* Begin Material provided *

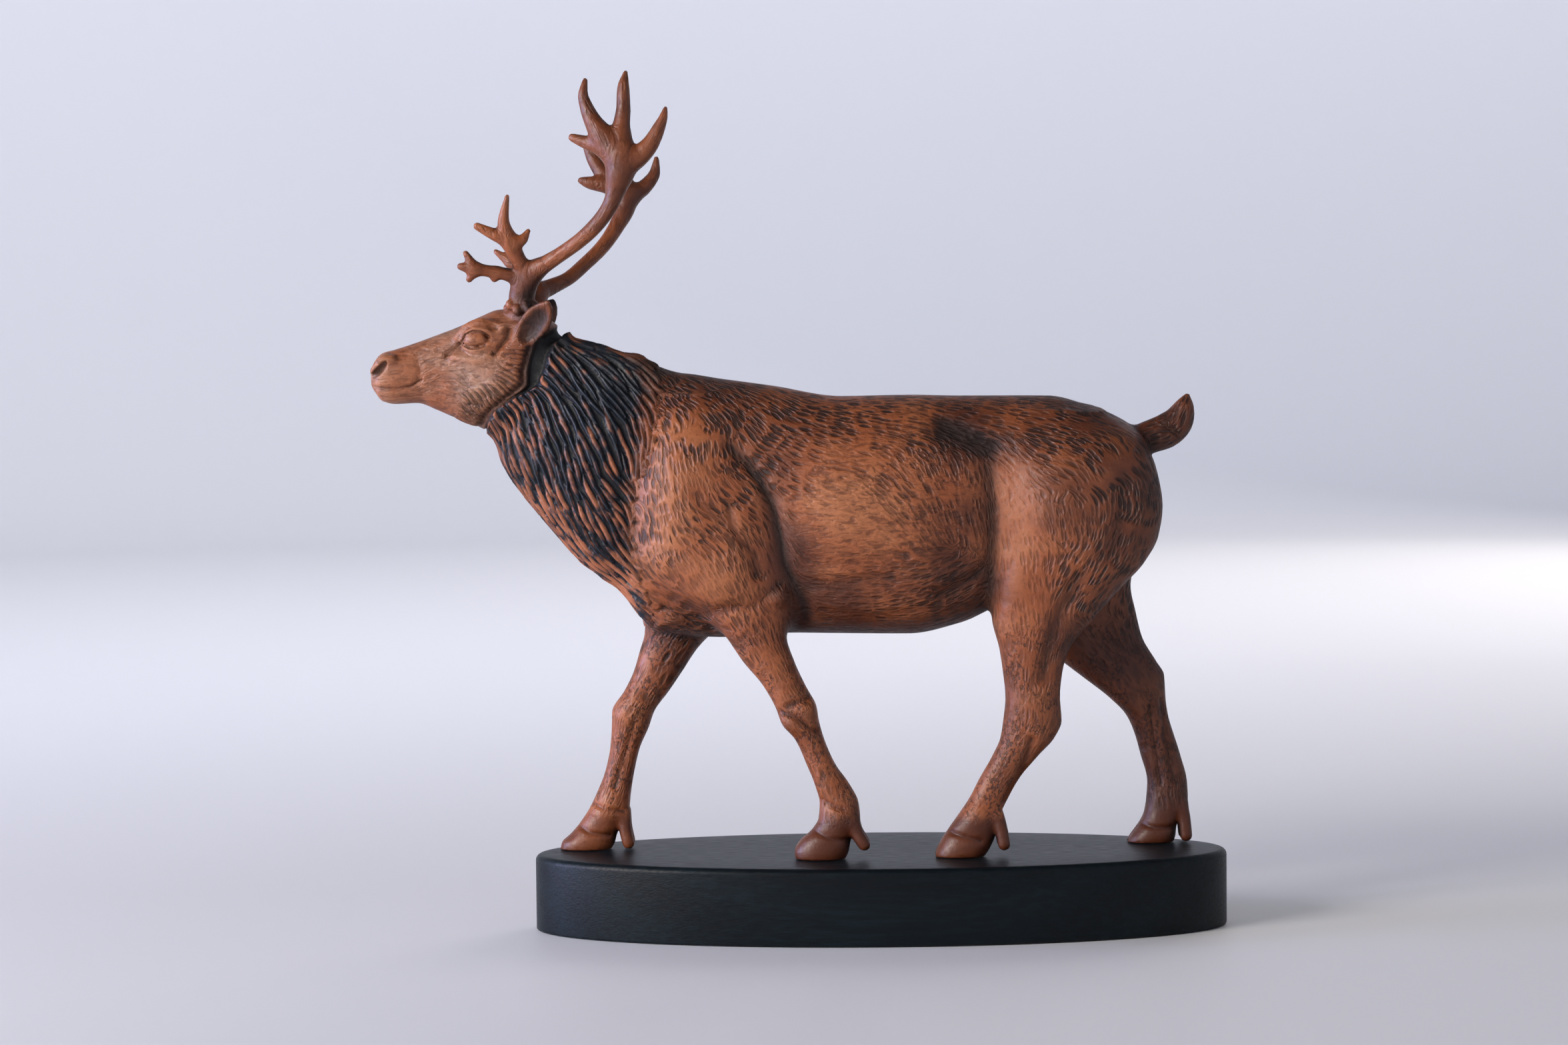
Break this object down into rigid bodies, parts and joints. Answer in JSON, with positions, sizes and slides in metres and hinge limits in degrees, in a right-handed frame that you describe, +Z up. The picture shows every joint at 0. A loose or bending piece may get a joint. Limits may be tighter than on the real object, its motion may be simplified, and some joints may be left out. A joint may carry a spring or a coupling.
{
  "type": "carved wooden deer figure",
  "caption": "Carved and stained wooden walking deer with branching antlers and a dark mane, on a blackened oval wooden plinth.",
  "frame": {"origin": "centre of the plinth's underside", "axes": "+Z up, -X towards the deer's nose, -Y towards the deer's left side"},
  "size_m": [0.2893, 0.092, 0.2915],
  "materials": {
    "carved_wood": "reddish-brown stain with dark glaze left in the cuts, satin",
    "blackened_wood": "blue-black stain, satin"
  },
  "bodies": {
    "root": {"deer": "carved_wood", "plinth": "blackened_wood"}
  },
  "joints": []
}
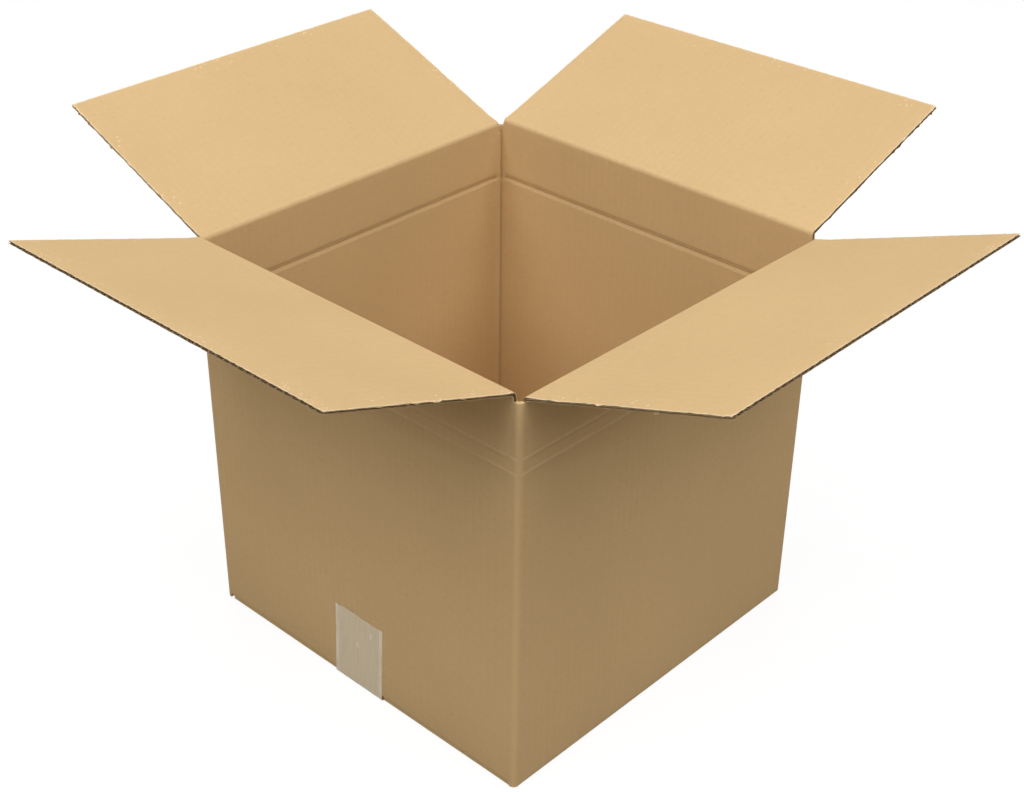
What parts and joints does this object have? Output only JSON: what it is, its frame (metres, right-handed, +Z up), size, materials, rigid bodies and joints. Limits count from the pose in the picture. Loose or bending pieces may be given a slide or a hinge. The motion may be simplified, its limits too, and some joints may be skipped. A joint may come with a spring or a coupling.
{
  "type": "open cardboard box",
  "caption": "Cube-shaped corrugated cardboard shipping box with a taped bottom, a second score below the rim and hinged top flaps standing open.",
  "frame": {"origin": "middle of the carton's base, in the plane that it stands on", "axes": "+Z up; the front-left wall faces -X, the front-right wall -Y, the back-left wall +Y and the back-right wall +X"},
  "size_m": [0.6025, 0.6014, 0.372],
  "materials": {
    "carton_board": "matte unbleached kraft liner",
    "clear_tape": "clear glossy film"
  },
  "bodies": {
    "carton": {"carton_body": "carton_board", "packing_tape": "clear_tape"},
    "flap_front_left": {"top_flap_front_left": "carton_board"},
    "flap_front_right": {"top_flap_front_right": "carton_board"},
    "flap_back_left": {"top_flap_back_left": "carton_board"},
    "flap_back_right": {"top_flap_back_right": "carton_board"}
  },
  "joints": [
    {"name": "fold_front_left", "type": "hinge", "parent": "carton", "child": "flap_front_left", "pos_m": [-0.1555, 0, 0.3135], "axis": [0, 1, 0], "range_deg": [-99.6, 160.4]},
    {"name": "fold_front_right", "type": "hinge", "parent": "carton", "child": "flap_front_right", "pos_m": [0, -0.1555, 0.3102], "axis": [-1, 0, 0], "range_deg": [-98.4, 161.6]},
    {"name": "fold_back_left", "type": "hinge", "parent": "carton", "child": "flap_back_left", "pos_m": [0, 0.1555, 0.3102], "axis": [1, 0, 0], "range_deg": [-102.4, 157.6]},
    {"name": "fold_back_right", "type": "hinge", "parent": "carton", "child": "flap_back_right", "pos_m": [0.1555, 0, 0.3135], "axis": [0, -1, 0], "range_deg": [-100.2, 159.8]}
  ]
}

* End Material provided *

**Short task**
Write out every entry word for word.

**Task output**
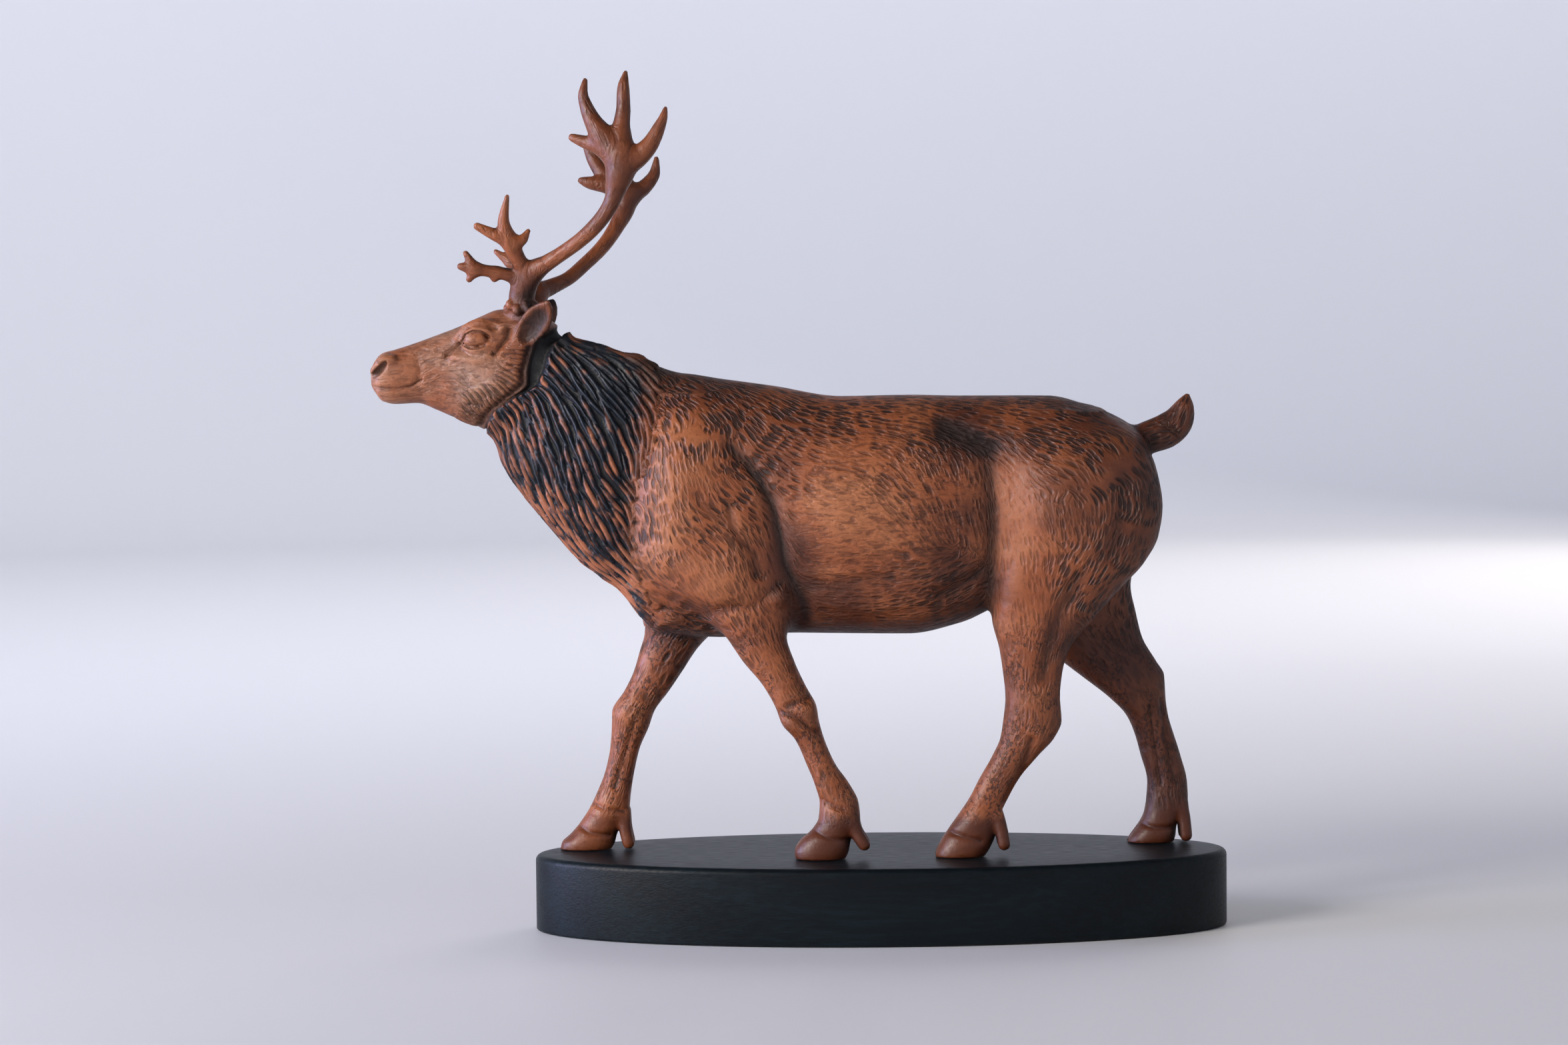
Break this object down into rigid bodies, parts and joints. Answer in JSON, with positions, sizes and slides in metres and hinge limits in degrees, in a right-handed frame that you describe, +Z up. The picture shows every joint at 0. A loose or bending piece may get a joint. Limits may be tighter than on the real object, its motion may be simplified, and some joints may be left out. A joint may carry a spring or a coupling.
{
  "type": "carved wooden deer figure",
  "caption": "Carved and stained wooden walking deer with branching antlers and a dark mane, on a blackened oval wooden plinth.",
  "frame": {"origin": "centre of the plinth's underside", "axes": "+Z up, -X towards the deer's nose, -Y towards the deer's left side"},
  "size_m": [0.2893, 0.092, 0.2915],
  "materials": {
    "carved_wood": "reddish-brown stain with dark glaze left in the cuts, satin",
    "blackened_wood": "blue-black stain, satin"
  },
  "bodies": {
    "root": {"deer": "carved_wood", "plinth": "blackened_wood"}
  },
  "joints": []
}
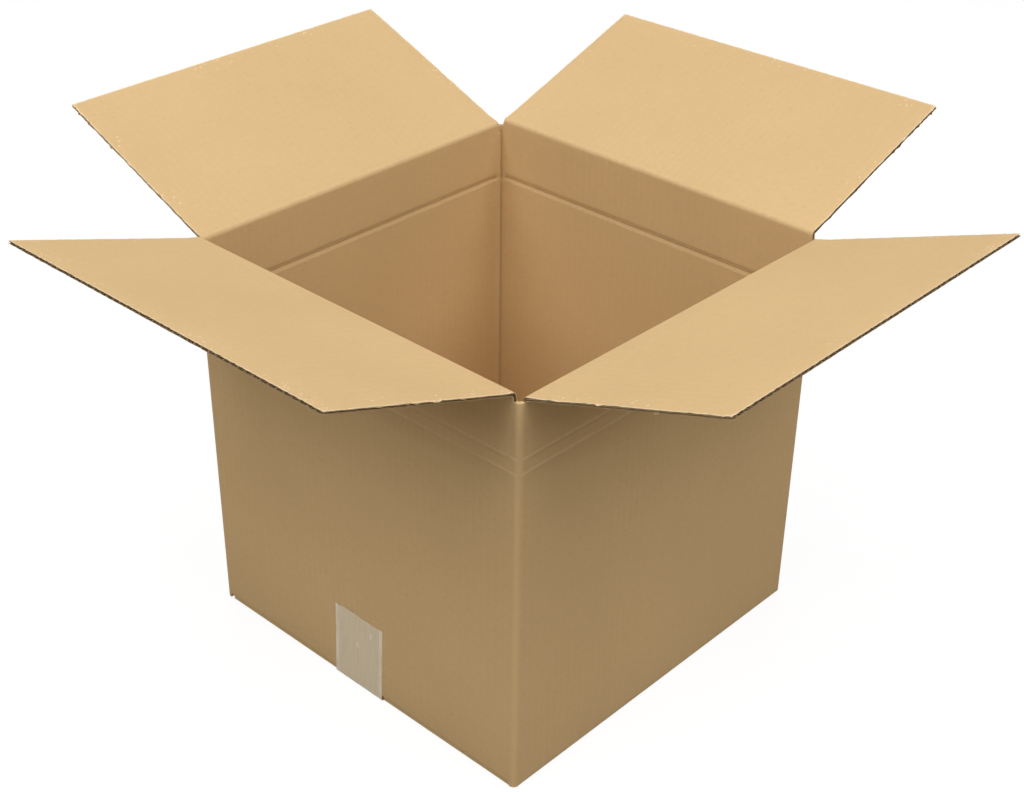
What parts and joints does this object have? Output only JSON: what it is, its frame (metres, right-handed, +Z up), size, materials, rigid bodies and joints. Limits count from the pose in the picture. Loose or bending pieces may be given a slide or a hinge. The motion may be simplified, its limits too, and some joints may be skipped. A joint may come with a spring or a coupling.
{
  "type": "open cardboard box",
  "caption": "Cube-shaped corrugated cardboard shipping box with a taped bottom, a second score below the rim and hinged top flaps standing open.",
  "frame": {"origin": "middle of the carton's base, in the plane that it stands on", "axes": "+Z up; the front-left wall faces -X, the front-right wall -Y, the back-left wall +Y and the back-right wall +X"},
  "size_m": [0.6025, 0.6014, 0.372],
  "materials": {
    "carton_board": "matte unbleached kraft liner",
    "clear_tape": "clear glossy film"
  },
  "bodies": {
    "carton": {"carton_body": "carton_board", "packing_tape": "clear_tape"},
    "flap_front_left": {"top_flap_front_left": "carton_board"},
    "flap_front_right": {"top_flap_front_right": "carton_board"},
    "flap_back_left": {"top_flap_back_left": "carton_board"},
    "flap_back_right": {"top_flap_back_right": "carton_board"}
  },
  "joints": [
    {"name": "fold_front_left", "type": "hinge", "parent": "carton", "child": "flap_front_left", "pos_m": [-0.1555, 0, 0.3135], "axis": [0, 1, 0], "range_deg": [-99.6, 160.4]},
    {"name": "fold_front_right", "type": "hinge", "parent": "carton", "child": "flap_front_right", "pos_m": [0, -0.1555, 0.3102], "axis": [-1, 0, 0], "range_deg": [-98.4, 161.6]},
    {"name": "fold_back_left", "type": "hinge", "parent": "carton", "child": "flap_back_left", "pos_m": [0, 0.1555, 0.3102], "axis": [1, 0, 0], "range_deg": [-102.4, 157.6]},
    {"name": "fold_back_right", "type": "hinge", "parent": "carton", "child": "flap_back_right", "pos_m": [0.1555, 0, 0.3135], "axis": [0, -1, 0], "range_deg": [-100.2, 159.8]}
  ]
}